I was a little reticent about buying this, partly because of the reviews and partly because of title. The latter was unfounded. It’s true that this isn’t one of John’s masterpieces, however the story has a lighter weight feel which I found quite refreshing. The storyline kept me interested all the way through and, as much as an audiobook can be, was very much a page turner. This is on my to-listen-to-again list.
"Classic SF, but a bit sexist"
Brilliant concept science fiction, the inherent sexism of the time marrs it slightly but that aside insightful and well told.
"A little dated, but otherwise greatly enjoyable!"

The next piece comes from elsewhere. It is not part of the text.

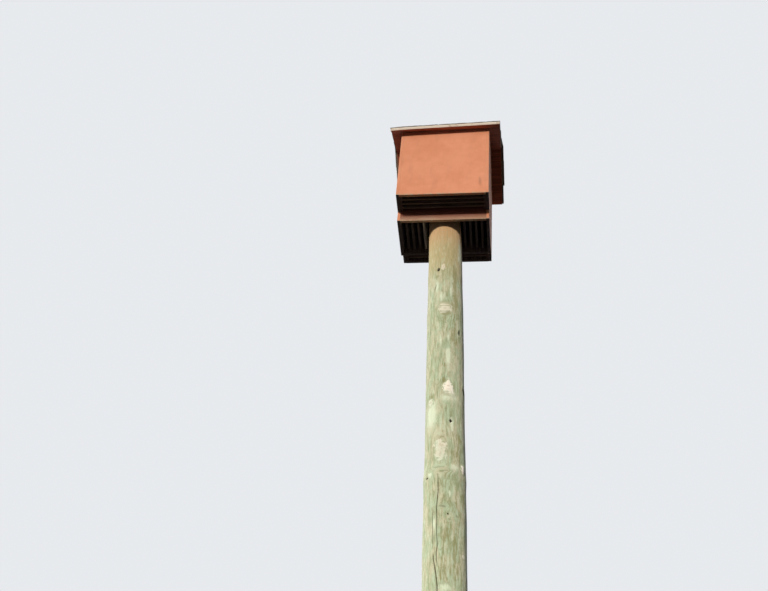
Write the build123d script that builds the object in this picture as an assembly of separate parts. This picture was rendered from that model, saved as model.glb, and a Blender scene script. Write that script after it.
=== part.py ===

Mysterious, plausible, engaging.
Chocky - without giving too much away, the character themself is interesting and made more so by the obscured view we get of them.
The final, where all is revealed.
Yes, and the short length made it easy to enjoy over one day at work.
I love science fiction which plausibly inserts its sci-fi premise into 'our world' (as opposed to that set in 'other worlds' or too far into the future). This book is an example of that, in my opinion. I think the way that the sci-fi element gradually unfolds and the events through which this occurs are done very well. I think the short length of the book is appropriate for exploring and revealing the full extent of its premise, it is paced well and never becomes tedious.
I remember reading this when I was a young teen and enjoying it. Returning to it now I enjoyed it again, but I now noticed a fairly strong note of misogyny towards the book's female characters. I imagine this is just a sign of the book's age. It would probably put me off recommending it to young readers until they are at a point where they are able to read critically though.
"A Clever Little Sci-Fi Story"
The story of a normal family and the ever increasingly strange events surrounding the "invisible friend" of the 12 year old boy.
Set in the more gentle paced backdrop of a 50s suburban lifestyle and maybe a little bit dated it is a nice easy listen which presents a few thought provoking ideas and leaves you with a warm feeling of a kindness in the wider universe that isn't necessarily reflected in mankind in particular.